#### [What you will do]
The data below is to be returned in full and exactly.

---------- Data shown ----------

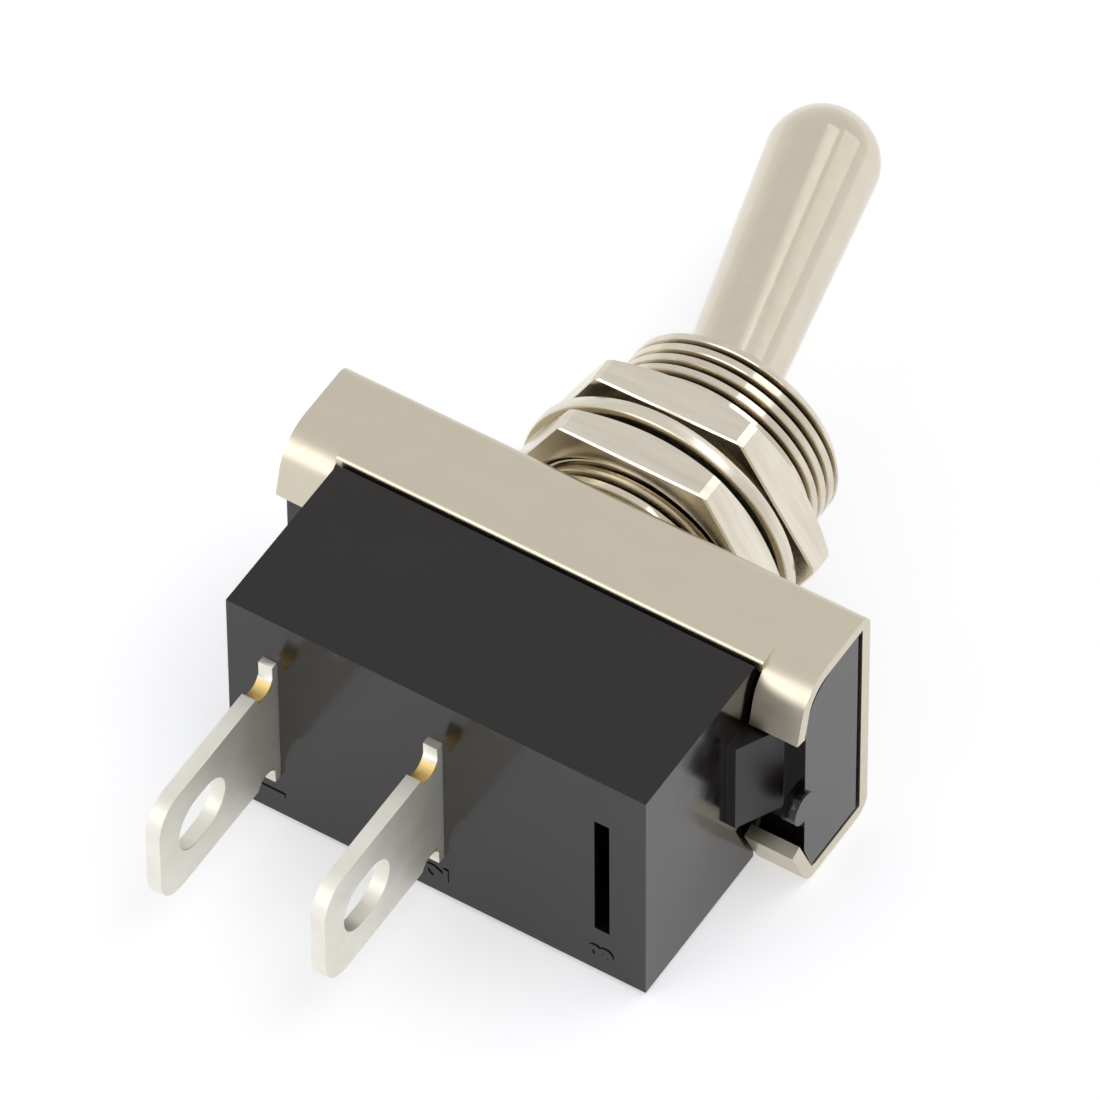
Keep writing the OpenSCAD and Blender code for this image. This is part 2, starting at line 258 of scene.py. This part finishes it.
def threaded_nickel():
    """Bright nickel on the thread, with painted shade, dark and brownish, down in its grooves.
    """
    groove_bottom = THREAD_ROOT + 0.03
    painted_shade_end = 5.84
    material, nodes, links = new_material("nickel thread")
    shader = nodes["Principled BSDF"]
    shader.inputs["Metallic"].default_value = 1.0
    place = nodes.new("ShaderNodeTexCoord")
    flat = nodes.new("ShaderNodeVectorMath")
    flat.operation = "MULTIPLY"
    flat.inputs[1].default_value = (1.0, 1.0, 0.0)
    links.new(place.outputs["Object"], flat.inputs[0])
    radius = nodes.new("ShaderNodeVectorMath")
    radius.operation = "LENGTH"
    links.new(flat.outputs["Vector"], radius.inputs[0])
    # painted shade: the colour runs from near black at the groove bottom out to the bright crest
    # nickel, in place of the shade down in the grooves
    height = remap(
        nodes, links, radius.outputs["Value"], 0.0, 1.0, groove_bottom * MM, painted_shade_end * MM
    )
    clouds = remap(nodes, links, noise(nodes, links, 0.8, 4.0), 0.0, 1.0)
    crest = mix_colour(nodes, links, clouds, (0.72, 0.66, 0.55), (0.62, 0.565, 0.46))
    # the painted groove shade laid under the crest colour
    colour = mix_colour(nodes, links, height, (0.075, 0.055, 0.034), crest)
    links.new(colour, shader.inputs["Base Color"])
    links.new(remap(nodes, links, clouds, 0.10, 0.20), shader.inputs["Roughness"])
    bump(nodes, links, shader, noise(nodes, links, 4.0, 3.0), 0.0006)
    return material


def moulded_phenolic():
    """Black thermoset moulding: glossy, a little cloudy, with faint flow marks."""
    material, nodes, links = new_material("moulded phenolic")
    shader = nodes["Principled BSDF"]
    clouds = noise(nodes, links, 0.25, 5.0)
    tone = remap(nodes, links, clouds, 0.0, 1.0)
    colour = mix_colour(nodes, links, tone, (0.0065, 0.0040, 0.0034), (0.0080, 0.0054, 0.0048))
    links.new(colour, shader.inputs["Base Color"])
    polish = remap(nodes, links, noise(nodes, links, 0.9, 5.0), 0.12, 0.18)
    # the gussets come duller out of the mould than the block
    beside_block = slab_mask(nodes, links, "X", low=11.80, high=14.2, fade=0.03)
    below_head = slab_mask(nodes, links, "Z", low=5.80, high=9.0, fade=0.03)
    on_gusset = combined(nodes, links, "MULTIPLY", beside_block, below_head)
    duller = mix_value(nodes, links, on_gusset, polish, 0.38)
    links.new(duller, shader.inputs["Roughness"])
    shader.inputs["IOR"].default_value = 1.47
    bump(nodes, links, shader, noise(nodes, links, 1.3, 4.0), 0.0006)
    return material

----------

#### [Task answer]
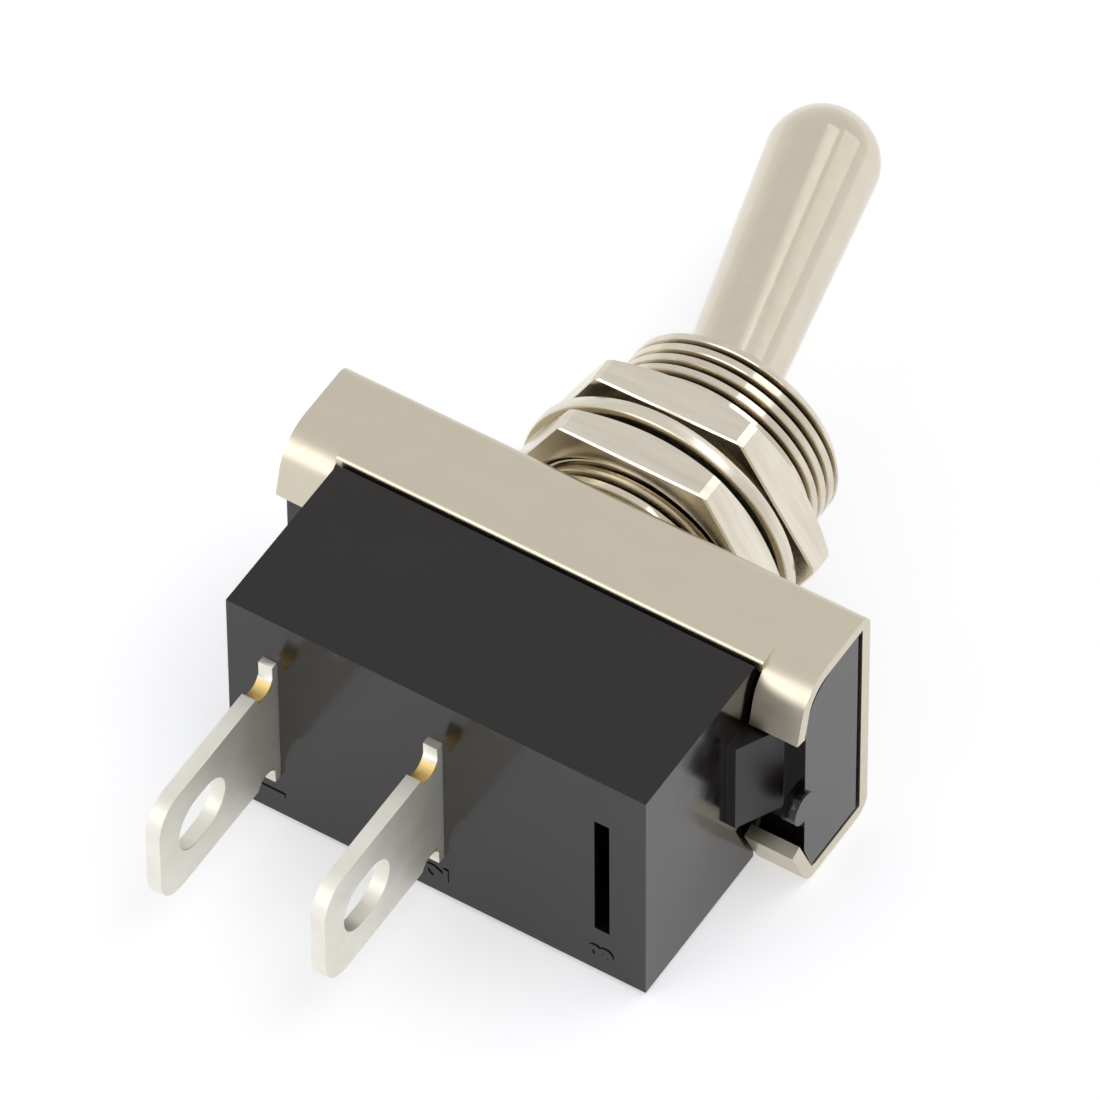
Keep writing the OpenSCAD and Blender code for this image. This is part 2, starting at line 258 of scene.py. This part finishes it.
def threaded_nickel():
    """Bright nickel on the thread, with painted shade, dark and brownish, down in its grooves.
    """
    groove_bottom = THREAD_ROOT + 0.03
    painted_shade_end = 5.84
    material, nodes, links = new_material("nickel thread")
    shader = nodes["Principled BSDF"]
    shader.inputs["Metallic"].default_value = 1.0
    place = nodes.new("ShaderNodeTexCoord")
    flat = nodes.new("ShaderNodeVectorMath")
    flat.operation = "MULTIPLY"
    flat.inputs[1].default_value = (1.0, 1.0, 0.0)
    links.new(place.outputs["Object"], flat.inputs[0])
    radius = nodes.new("ShaderNodeVectorMath")
    radius.operation = "LENGTH"
    links.new(flat.outputs["Vector"], radius.inputs[0])
    # painted shade: the colour runs from near black at the groove bottom out to the bright crest
    # nickel, in place of the shade down in the grooves
    height = remap(
        nodes, links, radius.outputs["Value"], 0.0, 1.0, groove_bottom * MM, painted_shade_end * MM
    )
    clouds = remap(nodes, links, noise(nodes, links, 0.8, 4.0), 0.0, 1.0)
    crest = mix_colour(nodes, links, clouds, (0.72, 0.66, 0.55), (0.62, 0.565, 0.46))
    # the painted groove shade laid under the crest colour
    colour = mix_colour(nodes, links, height, (0.075, 0.055, 0.034), crest)
    links.new(colour, shader.inputs["Base Color"])
    links.new(remap(nodes, links, clouds, 0.10, 0.20), shader.inputs["Roughness"])
    bump(nodes, links, shader, noise(nodes, links, 4.0, 3.0), 0.0006)
    return material


def moulded_phenolic():
    """Black thermoset moulding: glossy, a little cloudy, with faint flow marks."""
    material, nodes, links = new_material("moulded phenolic")
    shader = nodes["Principled BSDF"]
    clouds = noise(nodes, links, 0.25, 5.0)
    tone = remap(nodes, links, clouds, 0.0, 1.0)
    colour = mix_colour(nodes, links, tone, (0.0065, 0.0040, 0.0034), (0.0080, 0.0054, 0.0048))
    links.new(colour, shader.inputs["Base Color"])
    polish = remap(nodes, links, noise(nodes, links, 0.9, 5.0), 0.12, 0.18)
    # the gussets come duller out of the mould than the block
    beside_block = slab_mask(nodes, links, "X", low=11.80, high=14.2, fade=0.03)
    below_head = slab_mask(nodes, links, "Z", low=5.80, high=9.0, fade=0.03)
    on_gusset = combined(nodes, links, "MULTIPLY", beside_block, below_head)
    duller = mix_value(nodes, links, on_gusset, polish, 0.38)
    links.new(duller, shader.inputs["Roughness"])
    shader.inputs["IOR"].default_value = 1.47
    bump(nodes, links, shader, noise(nodes, links, 1.3, 4.0), 0.0006)
    return material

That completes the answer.